It's one thing to lose one of your "flasks". It's another thing to lose both.
It's really something ... when you've never, in 41 years, 8 months, and 29 days of existence on this planet, NEVER been busted smuggling booze into anyplace, before.
F*ck you, fake mile high.
--------------------
Although, to be fair, I was the moron who left change in both of those pockets, which is what set off the metal detector wand thingy. (Note to self: charge everything on every future road trip. No cash again ever.)
Once through security, I headed for my seat, and found myself in a really cool little bar area those people had set up in Section 120. It had every artisan brew you could want.
Me? I just wanted the one beer I figured there would be zero, zip, nada issue in purchasing at fake mile high. I mean, for Christ's sake, they brew it an hour down the freeway!
That foamy sloppy domestic hot mess known as ... Coors Light.
They had nothing.
No Coors Light to be found.
Semi-disgusted, I settled for a Blue Moon, and headed for my seat.
-------------------
And here is the view, from said seat, when I arrived:
(image credit: me, via my iPhone 8 something.)
I sat in 117, 37, 7 ... which is pretty comparable to my seat at Arrowhead (132, 26, 14).

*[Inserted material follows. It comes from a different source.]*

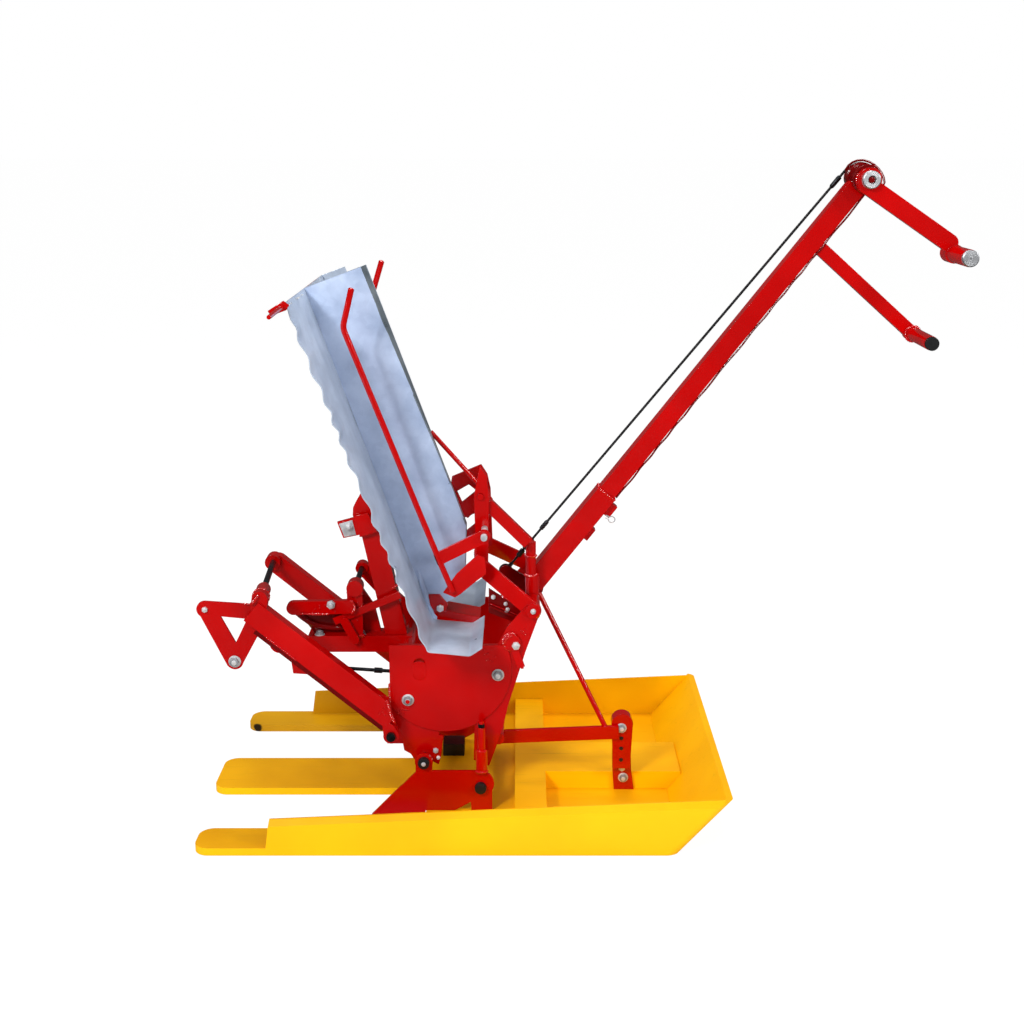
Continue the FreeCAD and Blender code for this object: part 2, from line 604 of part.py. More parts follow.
def make_rocker():
    """Bell-crank on the handle cross tube: an eye for the cable and a short lower arm."""
    eye = rocker_eye()
    y0, y1 = ROCKER_NEAR, ROCKER_NEAR + 5
    lower = shift(HANDLE_PIVOT, along(185), 44)
    shape = link(HANDLE_PIVOT, eye, 20, y0, y1).fuse(link(HANDLE_PIVOT, lower, 18, y0, y1))
    shape = shape.fuse(cross_rod(HANDLE_PIVOT, 36, y0, y1 + 8))
    shape = shape.cut(cross_rod(HANDLE_PIVOT, HANDLE_TUBE_D + 2 * RUN_FIT, y0 - 1, y1 + 9))
    shape = shape.fuse(cross_rod(eye, 8, y1 - 1, CABLE_Y + 6))
    keep("drive_rocker", shape.removeSplitter())


def make_planting_frame():
    """Two long arms on the rear shaft, the tie rod across them, the fork plate and the push rod."""
    y0, y1 = -ARM_OUT, -ARM_OUT + ARM_T
    bar = strut(ARM_TIP, ARM_HEEL, ARM_W, y0, y1)
    (ux, uz), length = heading(ARM_TIP, ARM_HEEL)
    below = (uz, -ux)
    flange_a = shift(shift(ARM_TIP, below, ARM_W / 2 + 4), (ux, uz), 24)
    flange_b = shift(ARM_HEEL, below, ARM_W / 2 + 4)
    flange = strut(flange_a, flange_b, 12, y0 + 8, y1)
    heel = cross_rod(ARM_PIVOT, ARM_PIVOT_BOSS_D, y0, y1)
    cheek = plate([(-125, 172), (-106, 158), (-100, 146), (-104, 134), (-122, 136)], y0, y1)
    shape = bar.fuse(flange).cut(plate(ARM_BUTT, y0 - 1, y1 + 1)).fuse([heel, cheek])
    shape = shape.cut(cross_rod(ARM_PIVOT, FOOT_SHAFT_D + 2 * RUN_FIT, y0 - 1, y1 + 1))
    near_horn = link((-306, 338), TIE_NEAR, 24, y0 + 4, y1 - 2)
    tie_run = [(TIE_NEAR[0], y1 - 2, TIE_NEAR[1]), (TIE_FAR[0], -y1 + 2, TIE_FAR[1])]
    reach = V(*tie_run[1]) - V(*tie_run[0])
    sleeve_end = V(*tie_run[0]) + reach * (TIE_SLEEVE_LEN / reach.Length)
    sleeve = round_rod([tie_run[0], tuple(sleeve_end)], TIE_SLEEVE_D)
    near = shape.fuse([near_horn, sleeve]).removeSplitter()
    far = strut(FAR_TIP, FAR_HEEL, FAR_W, -y1, -y0).fuse(cross_rod(ARM_PIVOT, ARM_PIVOT_BOSS_D, -y1, -y0))
    far = far.fuse([cross_rod(FAR_TIP, FAR_W, -y1, -y0), cross_rod(TIE_FAR, 26, -y1 - 10, -y0 - 4)])
    far = far.cut(cross_rod(ARM_PIVOT, FOOT_SHAFT_D + 2 * RUN_FIT, -y1 - 1, -y0 + 1)).removeSplitter()
    keep("planting_arm_near", near)
    keep("planting_arm_far", far)
    keep("tie_rod", round_rod(tie_run, TIE_D).cut(near).cut(far))
    y2 = y1 + 4
    outline = [(-388, 352), (-300, 346), (-276, 300), (-306, 306), (-338, 248), (-359, 248), (-400, 336)]
    window = [(-366, 328), (-326, 324), (-345, 286)]
    fork = plate(outline, y1, y2).fuse([cross_rod(hole, 26, y1, y2) for hole in CLAW_HOLES])
    fork = fork.cut(plate(window, y1 - 1, y2 + 1))
    for hole in CLAW_HOLES:
        fork = fork.cut(cross_rod(hole, 2 * CLAW_HOLE_R, y1 - 1, y2 + 1))
    keep("fork_plate", fork.removeSplitter())
    bracket = plate([(-264, 272), (-260, 236), (-228, 234), (-196, 222), (-230, 262)], y1, y2)
    # thin rod with a swaged sleeve two thirds of the way along
    line = [V(-244, y2 + 2, 247), V(-112, -101, 229)]
    sleeve = [tuple(line[0] + (line[1] - line[0]) * share) for share in (0.80, 0.89)]
    rod = round_rod([tuple(point) for point in line], 5.5).fuse(round_rod(sleeve, 8.5))
    rod = rod.cut(block(-300, 0, -200, y2, 200, 300)).removeSplitter()
    lobe = cross_rod((-279, 284), 30, y1, y2)
    keep("push_bracket", bracket.fuse(lobe).cut(bar).cut(fork))
    keep("push_rod", rod)


def tray_point(run, height):
    """XZ point at a run down the bed and a height square off it."""
    ux, uz = along(-TRAY_SLOPE)
    down = run - TRAY_LEN
    return (TRAY_FOOT[0] + ux * down - uz * height, TRAY_FOOT[1] + uz * down + ux * height)


def make_tray():
    """Leaning two-bay tray of sheet metal: bed, wedge-shaped divider, far wall and the two troughs."""
    corners = ((0, 0), (TRAY_LEN, 0), (TRAY_LEN, -SHEET), (0, -SHEET))
    outline = [tray_point(run, height) for run, height in corners]
    bed = plate(outline, TRAY_NEAR, TRAY_FAR)
    keep("tray_bed", bed)
    outline = [tray_point(0, 0), tray_point(0, FAR_WALL_H), tray_point(TRAY_LEN - 65, FAR_WALL_H),
               tray_point(TRAY_LEN - 45, 0)]
    wall = plate(outline, TRAY_FAR - SHEET, TRAY_FAR)
    keep("tray_far_wall", wall)
    keep("tray_divider", divider_body(0).cut(divider_body(SHEET)).removeSplitter())
    corner = tray_point(TRAY_LEN, 0)
    drop = SHEET * 1.2
    outline = [tray_point(TRAY_LEN, -SHEET), corner, TROUGH_FLOOR, TROUGH_LIP,
               (TROUGH_LIP[0] + 1.6, TROUGH_LIP[1] - drop), (TROUGH_FLOOR[0] + 1, TROUGH_FLOOR[1] - drop),
               (corner[0], corner[1] - drop)]
    bays = [plate(outline, TRAY_NEAR, TROUGH_END), plate(outline, 6, 155)]
    keep("tray_troughs", Part.makeCompound(bays))
    outline = [(-57, 338), (-39, 338), (-26, 322), (-31, 308), (-47, 308), (-54, 320)]
    bracket = plate(outline, TRAY_BAR_NEAR - 4, TRAY_BAR_NEAR)
    bar = plate([(-42, 312), (24, 299), (24, 291), (10, 288), (-42, 302)], TRAY_BAR_NEAR, 2)
    bar = bar.cut(divider_body(0))
    keep("tray_cross_bar", bracket.fuse(bar).removeSplitter())
    keep("tray_top_rod", cross_rod(tray_point(4, -SHEET - 3), 6, TOP_ROD_NEAR, TRAY_FAR))
    high = tray_point(TRAY_LEN - 273, DIVIDER_H)
    mid = (DIVIDER_TOP[0] + DIVIDER_TOP[1]) / 2
    stay = round_rod([(high[0], mid, high[1]), (RAIL[0] - 5, mid, RAIL[1] + 5)], 7)
    stay = stay.cut(divider_body(0)).cut(cross_rod(RAIL, 17, -20, 10))
    sleeve = cross_tube(RAIL, 18, RAIL_D + 2 * RUN_FIT, mid - 7, mid + 7)
    keep("tray_stay", stay.fuse(sleeve).removeSplitter())


def divider_body(inset):
    """Wedge between the bays that widens towards the bottom, drawn in by an inset on its free faces."""
    height = DIVIDER_H - inset
    sections = []
    for run, (y0, y1) in ((inset, DIVIDER_TOP), (WEDGE_RUN, DIVIDER_LOW)):
        (x0, z0), (x1, z1) = tray_point(run, 0), tray_point(run, height)
        near, far = y0 + inset, y1 - inset
        corners = [V(x0, near, z0), V(x1, near, z1), V(x1, far, z1), V(x0, far, z0)]
        sections.append(Part.makePolygon(corners + corners[:1]))
    upper = Part.makeLoft(sections, True, True)
    y0, y1 = DIVIDER_LOW
    end = WEDGE_RUN + 102 - inset
    corners = ((WEDGE_RUN, 0), (WEDGE_RUN, height), (end - 12, 62), (end, 0))
    tail = [tray_point(run, rise) for run, rise in corners]
    return upper.fuse(plate(tail, y0 + inset, y1 - inset))


def make_mat_rods():
    """Bent rods that hold the seedling mats on the bed, each on its own bar and pivot."""
    # side, swing away from the bed in degrees, extra length at the top
    table = (("near", -1, 0.0, 0.0), ("far", 1, 3.3, FAR_ROD_EXTRA))
    for name, side, lift, extra in table:
        path = [(-157, 817), (-171, 761), (-35, 406.5), (-16, 359)]
        path[0] = shift(path[0], heading(path[1], path[0])[0], extra)
        rod = bent_rod([V(x, side * ROD_Y, z) for x, z in path], ROD_D, ROD_BEND)
        y0 = side * ROD_Y - 3
        bar = link((-37, 412), ROD_PIVOT, 20, y0, y0 + 6)
        y1, y2 = sorted((side * (ROD_Y - 3), side * (ROD_Y - 3 - SHIELD_T)))
        shield = plate(SHIELD, y1, y2)
        shape = bar.fuse([rod, shield]).cut(cross_rod(ROD_PIVOT, RAIL_D + 2 * RUN_FIT, y0 - 1, y0 + 7))
        shape = shape.removeSplitter()
        shape.rotate(V(ROD_PIVOT[0], 0, ROD_PIVOT[1]), V(0, 1, 0), lift)
        keep("mat_rod_" + name, shape)


def build_all():
    make_float()
    make_side_plates()
    make_cross_members()
    make_shoes()
    make_front_mount()
    make_rear_structure()
    make_stand()
    make_handle()
    make_lever()
    make_cable()
    make_rocker()
    make_planting_frame()
    make_tray()
    make_mat_rods()


build_all()
os.makedirs("parts", exist_ok=True)
for name, shape in PARTS.items():
    shape.exportStep(os.path.join("parts", name + ".step"))
    print(name, shape.isValid(), len(shape.Solids), round(shape.Volume / 1000, 1))
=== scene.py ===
"""Two-row hand-operated rice transplanter: a red steel frame on a yellow moulded float."""
import json
import math
from random import Random

import bpy
from mathutils import Matrix, Vector, noise

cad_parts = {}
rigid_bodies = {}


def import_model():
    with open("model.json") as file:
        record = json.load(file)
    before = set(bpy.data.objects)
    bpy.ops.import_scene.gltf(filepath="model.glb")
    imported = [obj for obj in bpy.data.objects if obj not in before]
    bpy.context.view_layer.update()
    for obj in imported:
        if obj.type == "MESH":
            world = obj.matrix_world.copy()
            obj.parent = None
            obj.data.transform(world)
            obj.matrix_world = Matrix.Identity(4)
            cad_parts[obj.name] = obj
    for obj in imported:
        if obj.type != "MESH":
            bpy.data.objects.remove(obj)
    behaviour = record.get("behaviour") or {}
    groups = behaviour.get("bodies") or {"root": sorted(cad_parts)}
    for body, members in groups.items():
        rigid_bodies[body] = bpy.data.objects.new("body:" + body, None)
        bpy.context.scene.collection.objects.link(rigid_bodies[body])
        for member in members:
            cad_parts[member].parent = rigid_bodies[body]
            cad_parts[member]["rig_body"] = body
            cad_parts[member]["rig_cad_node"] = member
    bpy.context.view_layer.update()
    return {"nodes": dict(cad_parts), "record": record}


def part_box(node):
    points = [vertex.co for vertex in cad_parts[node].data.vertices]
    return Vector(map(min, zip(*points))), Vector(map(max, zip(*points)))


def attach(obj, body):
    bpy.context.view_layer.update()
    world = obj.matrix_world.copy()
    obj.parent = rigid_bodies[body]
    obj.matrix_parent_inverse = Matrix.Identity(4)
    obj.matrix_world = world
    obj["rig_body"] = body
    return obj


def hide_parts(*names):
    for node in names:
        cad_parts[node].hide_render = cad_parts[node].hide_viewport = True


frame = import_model()
bodies = frame["record"]["behaviour"]["bodies"]
body_of_node = {node: body for body, nodes in bodies.items() for node in nodes}

# ---------------------------------------------------------------- camera
# A long lens at standing height, a couple of metres to the side of the machine and tipped
# down a little, level from left to right.
CAMERA_PLACE = (0.0845, -2.216, 1.041)
CAMERA_TIP = 14.77
bpy.ops.object.camera_add(location=CAMERA_PLACE, rotation=(math.radians(90 - CAMERA_TIP), 0, 0))
camera = bpy.context.object
camera.data.sensor_width = 36.0
camera.data.lens = 51.22
camera.data.shift_x = -0.0068
bpy.context.scene.camera = camera

# ---------------------------------------------------------------- floor, backdrop and lights
# A plain white studio sweep with two large soft boxes and an even pale room round it.  The sweep
# shows white to the eye, dim grey in reflections, and still takes the soft shadow of the float.


def colour(code):
    """A linear colour from an sRGB hex value."""
    channels = [int(code[i:i + 2], 16) / 255 for i in (1, 3, 5)]
    return [c / 12.92 if c <= 0.04045 else ((c + 0.055) / 1.055) ** 2.4 for c in channels] + [1.0]


def wire(tree, node, sockets):
    """A node's sockets set: each takes a number, a colour, another node or one of its outputs."""
    for name, value in sockets.items():
        if isinstance(value, bpy.types.Node):
            value = next(output for output in value.outputs if output.enabled)
        if isinstance(value, bpy.types.NodeSocket):
            tree.links.new(value, node.inputs[name])
        else:
            node.inputs[name].default_value = value


def add(tree, kind, sockets, **settings):
    """One new shader node with its settings and sockets."""
    node = tree.nodes.new("ShaderNode" + kind)
    for name, value in settings.items():
        setattr(node, name, value)
    wire(tree, node, sockets)
    return node


def primitive(kind, name, **settings):
    """One of Blender's basic meshes, made with nothing else selected."""
    bpy.ops.object.select_all(action="DESELECT")
    getattr(bpy.ops.mesh, f"primitive_{kind}_add")(**settings)
    piece = bpy.context.object
    piece.name = name
    return piece


FLOOR_SIZE = 60
FLOOR_PLACE = (0, 20.0, -0.0006)
PAPER_GLOW = 1.105
PAPER_LIFT = 0.84
PAPER_SHINE = 0.07
ROOM_LIGHT = 0.46
ROOM_SHINE = 0.07
floor = primitive("plane", "studio_floor", size=FLOOR_SIZE, location=FLOOR_PLACE)
sweep_paper = bpy.data.materials.new("matt white paper")
sweep_paper.use_nodes = True
paper = sweep_paper.node_tree
paper.nodes.clear()
ray = add(paper, "LightPath", {}).outputs
glow = add(paper, "Math", {0: ray["Is Camera Ray"], 1: PAPER_GLOW - PAPER_SHINE, 2: PAPER_SHINE},
           operation="MULTIPLY_ADD")
straight = add(paper, "Math", {0: ray["Is Camera Ray"], 1: PAPER_LIFT}, operation="MULTIPLY")
lift = add(paper, "Math", {0: ray["Is Glossy Ray"], 1: straight}, operation="MAXIMUM")
sheet_lit = add(paper, "BsdfDiffuse", {"Color": colour("#F4F4F4")})
sheet_glow = add(paper, "Emission", {"Color": colour("#FFFFFF"), "Strength": glow})
sheet = add(paper, "MixShader", {0: lift, 1: sheet_lit, 2: sheet_glow})
add(paper, "OutputMaterial", {"Surface": sheet})
floor.data.materials.append(sweep_paper)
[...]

I bought my ticket off a those people season ticket member named Elliot (sp?), who will be meeting up and tailgating with us in three weeks ... so please, since I will be late to that game ****** , please?
Be as nice to him and his guest, as he and his brother Eric were to me.
Because I've rarely if ever sat by nicer fans on the road, than these two.
(Sadly, I did not snap a pic of them.)
--------------------
(******: my flight from San Antonio to KC (via Dallas) leaves at 5:07am on that Sunday morning. I swear to Christ, if we get flexed back to 3:25, I'm gonna be livid. Because there were direct flights leaving San Antonio at 9am, that land at KCI at 10:40ish. I chose the one that landed first at KCI on that Sunday, at 8:37am. (It'll be closer to 8:15, wind allowing -- it never takes 97 f*cking minutes to fly from KC to Dallas. Sh*t, even when I made that flight routinely in college twenty years ago, it rarely clocked in at over 65 minutes.)
--------------------
I'll leave the game recaps to people far, far more qualified than me, to, uuh, recap them.
But there is one moment I want to recap.
And it's the moment that opened this post.
--------------------
By now, we all know the play.
The one time in the last twenty some odd painful months (as a Democrat) ... that lefties ruled the land.
I'm talking about 3rd and 6, barely 3 to play, Chiefs down three, near midfield.
The moment that, as Rany so perfectly put it, The Messiah arrived:
--------------------
Go ahead, watch it again. Watch it ten times. Watch it a hundred. God knows I have.
Because it's what you don't get to see on the television view -- what you had to be there, and specifically focused in on the Chiefs sideline (where that play unfolded) to witness?
That made this entire road trip for me.
--------------------
To repeat the top of the post:
He laughed.
That is what I will always -- and I mean always -- remember about arguably the most satisfying Chiefs road trip of my life.
"Fat" Andy laughed.
No, really. One more time, for emphasis.
"Fat" Andy turned around ... and laughed.
As did this insanely hot as hell 41 year old dude, sitting in Section 117, Row 37, Seat 7, upon realizing what he was doing ... and why he was doing it.
--------------------
"Fat" Andy turned around after that left handed toss for a first down, and was literally doubled over laughing.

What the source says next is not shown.